● **GIVEN INSTRUCTION**:
Up to and including the line with "# and stays", reproduce the listing below exactly, beginning at its first line.

=== RECORDED DATA ===

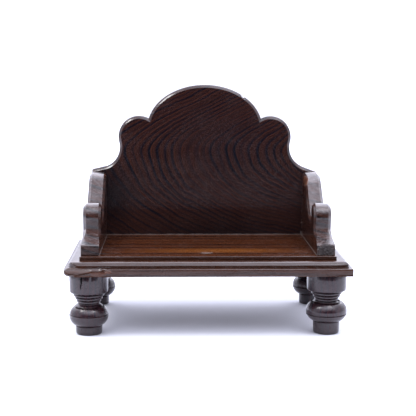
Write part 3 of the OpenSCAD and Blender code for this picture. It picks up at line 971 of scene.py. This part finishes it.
leg_wood = rosewood(
    "leg_rosewood", round_rings((0.0, -40.0, 0.0)), (0.027, 0.0095, 0.0115, 1), (0.0035, 0.0028, 0.008, 1),
    ring_width=5.0, turn=(0, QUARTER, 0), edge_wear=0.3, gloss=0.16, tooling=0.9, tool_scale=0.12, wax=0.15,
    spots=[((-132.0, -91.0, 60.0), (0.9, 5.0, 5.5), DEEP_GRIME, 0.9, 0.3)],
)
for piece, wood in [(seat, seat_wood), (back, back_wood), (arms[-1], arm_wood), (arms[1], arm_wood)] + [(leg, leg_wood) for leg in legs]:
    piece.data.materials.append(wood)

# %% [markdown]
# ## The hidden dowels and pegs
# The dowels and the pegs keep their exact shapes, because only the pegs' ends ever show, at the back. They
# are plain, paler hardwood with end grain, so a light brown with fine streaks is enough.

# %% Dowel wood
dowel_wood = rosewood(
    "dowel_hardwood", straight_rings((0.7, 0.0, 0.7), 3.0), (0.34, 0.19, 0.09, 1), (0.20, 0.10, 0.045, 1),
    ring_width=1.6, fine=0.3, crowding=3.0, edge_wear=0.2, gloss=0.55,
)
for exact_name in ("left_arm_dowels", "right_arm_dowels", "back_dowels", "left_back_pegs", "right_back_pegs"):
    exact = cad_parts[exact_name]
    exact.data.materials.clear()
    exact.data.materials.append(dowel_wood)

# %% [markdown]
# ## The studio
# The seat stands on white paper in a white room, so there is no horizon. The paper ends a little in front of
# the seat and the room is dim on the viewer's side. Polished wood that faces the viewer mirrors that dim side
# and stays deep, while everything low down mirrors the lit paper and turns pale.

# %% Paper floor
floor_bm = bmesh.new()
bmesh.ops.create_grid(
    floor_bm, x_segments=4, y_segments=4, size=1,
    matrix=Matrix.Translation((0, 1.7, 0)) @ Matrix.Diagonal((3.0, 2.21, 1, 1)),
)
floor_mesh = bpy.data.meshes.new("paper_floor")
floor_bm.to_mesh(floor_mesh)
floor_bm.free()
floor = bpy.data.objects.new("paper_floor", floor_mesh)
bpy.context.scene.collection.objects.link(floor)
paper = bpy.data.materials.new("white_paper")
paper.use_nodes = True
paper_shader = paper.node_tree.nodes["Principled BSDF"]
paper_shader.inputs["Base Color"].default_value = (0.72, 0.735, 0.78, 1)
paper_shader.inputs["Roughness"].default_value = 0.9
paper_shader.inputs["Specular IOR Level"].default_value = 0.1
floor_mesh.materials.append(paper)

# %% [markdown]
# The room's walls and ceiling glow softly. They are brightest high up behind the seat, where a skylight would
# be, and dimmest low down in front. Two soft boxes above the viewer, one strong and one weak, draw the two
# highlights on every turned bulb.

# %% Room and lights
room = bpy.data.worlds.new("pale_room")
bpy.context.scene.world = room
room.use_nodes = True
sky = room.node_tree
facing = node(sky, "ShaderNodeTexCoord").outputs["Generated"]
sides = node(sky, "ShaderNodeSeparateXYZ", {0: facing}).outputs
front_side = ramp(sky, sides["Y"], -0.45, -0.85)
rear_side = ramp(sky, sides["Y"], 0.05, 0.45)
skylight = calc(sky, "MULTIPLY", calc(sky, "MULTIPLY", rear_side, ramp(sky, sides["Z"], 0.1, 0.4)), 2.1)
skylight = calc(sky, "MULTIPLY", skylight, ramp(sky, calc(sky, "ABSOLUTE", sides["X"]), 0.45, 0.75, 1.0, 0.45))
dim_low = calc(sky, "MULTIPLY", calc(sky, "MULTIPLY", front_side, ramp(sky, sides["Z"], 0.62, 0.22)), -1.25)
ceiling = calc(sky, "MULTIPLY", ramp(sky, sides["Z"], 0.6, 0.9), ramp(sky, sides["X"], -0.15, 0.2, 0.4, 1.9))
over_viewer = calc(sky, "MULTIPLY", ramp(sky, sides["Y"], -0.15, -0.6), ramp(sky, sides["Z"], 0.5, 0.8))
high_up = calc(sky, "ADD", ceiling, calc(sky, "MULTIPLY", over_viewer, 2.0))
glow = calc(sky, "ADD", calc(sky, "ADD", calc(sky, "ADD", skylight, dim_low), high_up), 1.3)
sky.links.new(glow, sky.nodes["Background"].inputs["Strength"])
sky.nodes["Background"].inputs["Color"].default_value = (0.93, 0.94, 1.10, 1)


def soft_light(name, azimuth, elevation, size, radiance):
    """A square soft box that points at the seat; azimuth runs from the viewer's side to the right."""
    a, e = math.radians(azimuth), math.radians(elevation)
    place = 1.3 * Vector((math.cos(e) * math.sin(a), -math.cos(e) * math.cos(a), math.sin(e)))
    lamp = bpy.data.lights.new(name, "AREA")
    lamp.shape = "SQUARE"
    lamp.size = size
    lamp.energy = radiance * math.pi * size**2
    holder = bpy.data.objects.new(name, lamp)
    holder.location = place
    holder.rotation_euler = (-place).to_track_quat("-Z", "Y").to_euler()
    bpy.context.scene.collection.objects.link(holder)
    return holder


soft_light("soft_box_left", -67, 56, 0.38, 17.0)
soft_light("soft_box_right", 45, 60, 0.26, 11.0)

# %% Camera
eye = Vector((-0.0357, -1.2113, 0.2838))
yaw, pitch, roll = math.radians(-1.774), math.radians(7.528), math.radians(0.206)
forward = Vector((-math.sin(yaw) * math.cos(pitch), math.cos(yaw) * math.cos(pitch), -math.sin(pitch)))
level = Vector((math.cos(yaw), math.sin(yaw), 0))
upright = level.cross(forward)
right = math.cos(roll) * level + math.sin(roll) * upright
above = math.cos(roll) * upright - math.sin(roll) * level
lens = bpy.data.cameras.new("viewer")
lens.sensor_width = 36.0
lens.lens = 95.2
camera = bpy.data.objects.new("viewer", lens)
camera.matrix_world = Matrix.Translation(eye) @ Matrix((right, above, -forward)).transposed().to_4x4()
bpy.context.scene.collection.objects.link(camera)
bpy.context.scene.camera = camera
bpy.context.scene.view_settings.view_transform = "Standard"
print("camera at", [round(c, 3) for c in camera.location])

===

● **RESULT BELOW**:
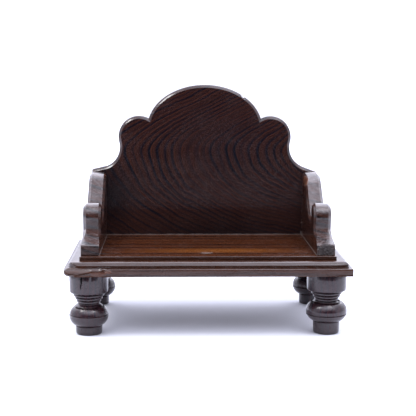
Write part 3 of the OpenSCAD and Blender code for this picture. It picks up at line 971 of scene.py. This part finishes it.
leg_wood = rosewood(
    "leg_rosewood", round_rings((0.0, -40.0, 0.0)), (0.027, 0.0095, 0.0115, 1), (0.0035, 0.0028, 0.008, 1),
    ring_width=5.0, turn=(0, QUARTER, 0), edge_wear=0.3, gloss=0.16, tooling=0.9, tool_scale=0.12, wax=0.15,
    spots=[((-132.0, -91.0, 60.0), (0.9, 5.0, 5.5), DEEP_GRIME, 0.9, 0.3)],
)
for piece, wood in [(seat, seat_wood), (back, back_wood), (arms[-1], arm_wood), (arms[1], arm_wood)] + [(leg, leg_wood) for leg in legs]:
    piece.data.materials.append(wood)

# %% [markdown]
# ## The hidden dowels and pegs
# The dowels and the pegs keep their exact shapes, because only the pegs' ends ever show, at the back. They
# are plain, paler hardwood with end grain, so a light brown with fine streaks is enough.

# %% Dowel wood
dowel_wood = rosewood(
    "dowel_hardwood", straight_rings((0.7, 0.0, 0.7), 3.0), (0.34, 0.19, 0.09, 1), (0.20, 0.10, 0.045, 1),
    ring_width=1.6, fine=0.3, crowding=3.0, edge_wear=0.2, gloss=0.55,
)
for exact_name in ("left_arm_dowels", "right_arm_dowels", "back_dowels", "left_back_pegs", "right_back_pegs"):
    exact = cad_parts[exact_name]
    exact.data.materials.clear()
    exact.data.materials.append(dowel_wood)

# %% [markdown]
# ## The studio
# The seat stands on white paper in a white room, so there is no horizon. The paper ends a little in front of
# the seat and the room is dim on the viewer's side. Polished wood that faces the viewer mirrors that dim side
# and stays deep, while everything low down mirrors the lit paper and turns pale.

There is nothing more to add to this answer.